Those living near the St. Louis area’s West Lake Landfill have complained for years about the health risks of radioactive waste stored there and fumes coming from an underground fire at the nearby Bridgeton Landfill. That fire, which has been smoldering since at least 2010, could soon meet the 100,000 tons of WW II era nuclear weapons material lingering at West Lake Landfill.
A Missouri House committee will consider Wednesday a bill that would offer a buyout option for 91 homes in that area. The bipartisan legislation, sponsored by state Rep. Mark Matthieson (R-Maryland Heights) and state Senator Maria Chappelle-Nadal (D-University City), would pay fair market value for those homes.
“The trauma that we saw in Ferguson is very, very, very, very similar to the trauma that we are seeing among residents who live around this landfill. It’s real,” says Chappelle-Nadal.
Both landfills are a few miles from Ferguson.
The Senator, who has gone to great lengths to find ways to help those affected by the contamination, mentions all sorts of health complications that residents have experienced and some who have died from them.

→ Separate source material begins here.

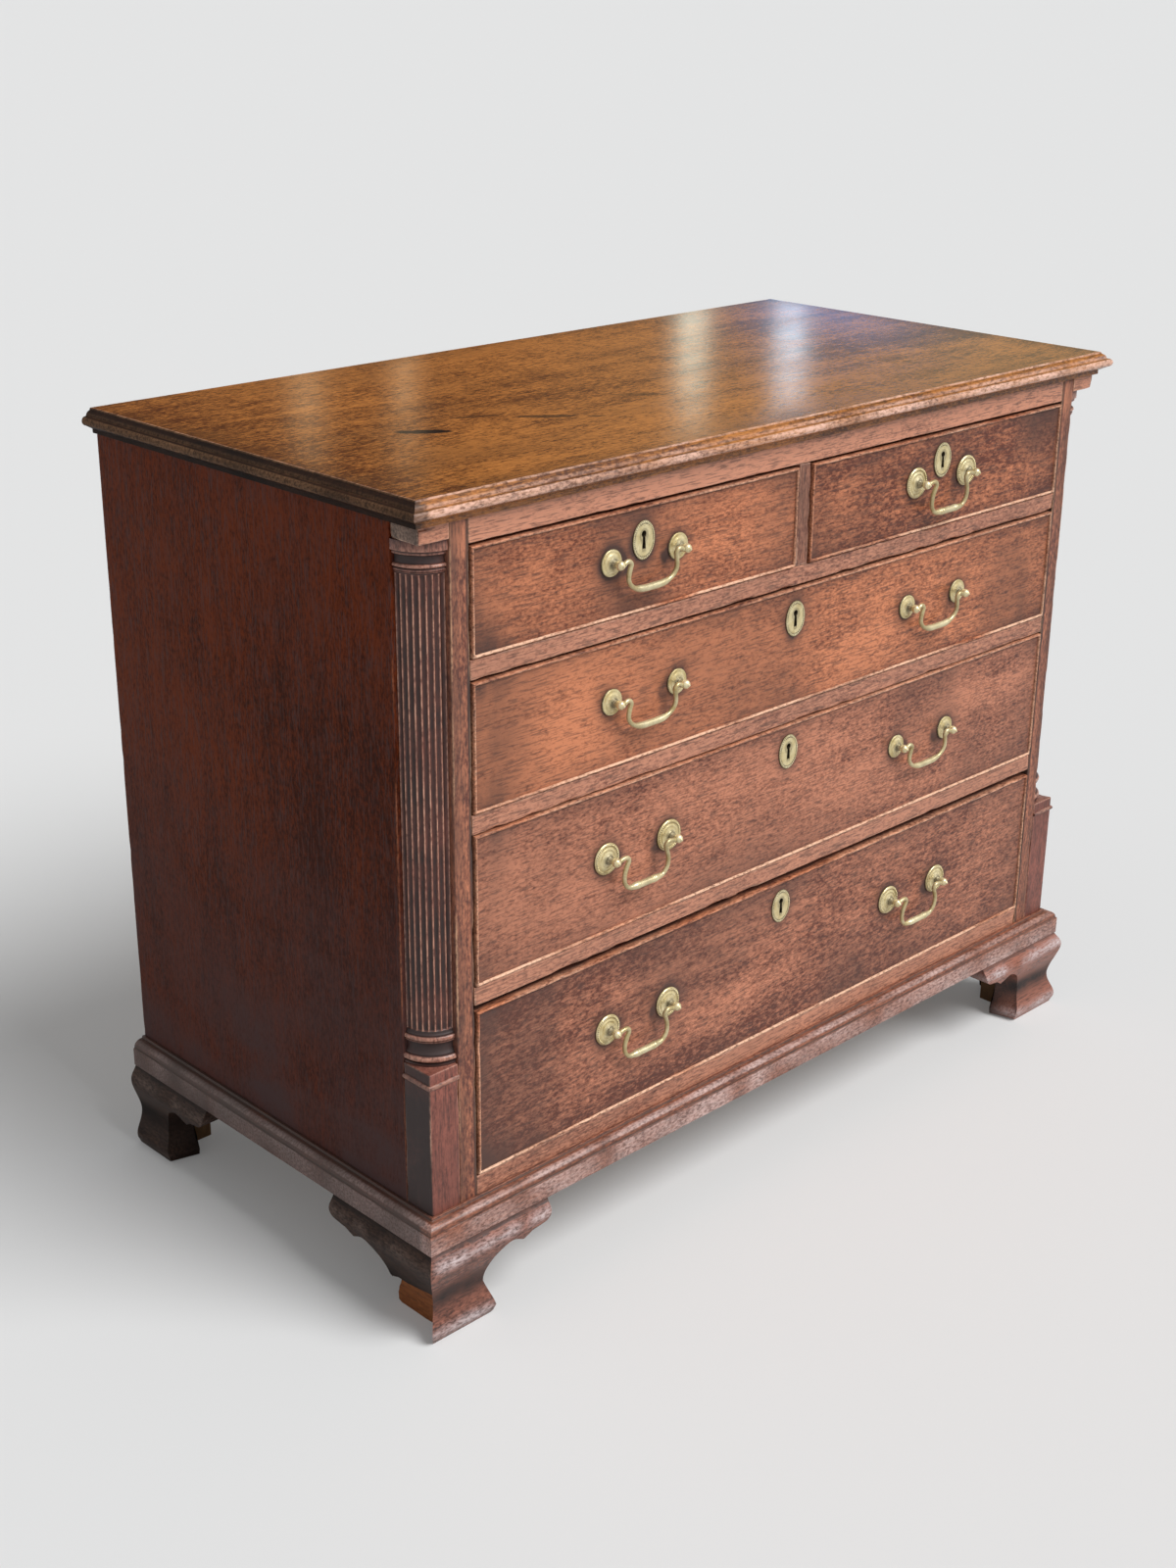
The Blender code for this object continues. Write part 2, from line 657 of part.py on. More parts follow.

“We have heard some of the saddest stories you could ever imagine,” says Chappelle-Nadal. “Some of those examples are 15 year olds dying of leukemia, ovarian cancer or young eight year olds who have arthritis. The longer we wait, I can absolutely say with certainty there is another child who has asthma. There’s another child who gets a brain tumor. There’s another child who’s ending up with an autoimmune disease that’s very, very rare and caused by radioactive waste.”
The measure, which has passed in the Senate, would cap the state’s cost at $12.5 million.
“No one will get rich off of this program. No one will break the bank at all,” says Chappelle-Nadal. “But, for the first time in a long time, families trapped in dangerous, unsafe and contaminated homes will have a way out.”
Chappelle-Nadal says she is discussing with Senate Budget Committee Chairman Dan Brown (R-Rolla) what the state can afford in a tight $27 billion budget. She thinks the federal government could pay back the state for the buyouts and companies involved in the contamination could also kick in some money.
Matthiesen says nobody has taken action.
“We’ve talked to the EPA. Nothing. We need them to make a final decision on what they are going to do,” says Matthiesen. “But why should they if the state isn’t willing to step up and take care of our own citizens. That’s what this bill does. It’s the state taking care of our citizens and sending a message that we care about the health of our people.”
Matthiesen acknowledges that Missouri is strapped for cash.
“We all know money is hard to come by right now,” says Matthiesen. “But we need to do the right thing.”
The U.S. Environmental Protection Agency, which oversees the radioactive material in the West Lake Landfill, insists that the waste does not pose a public health threat.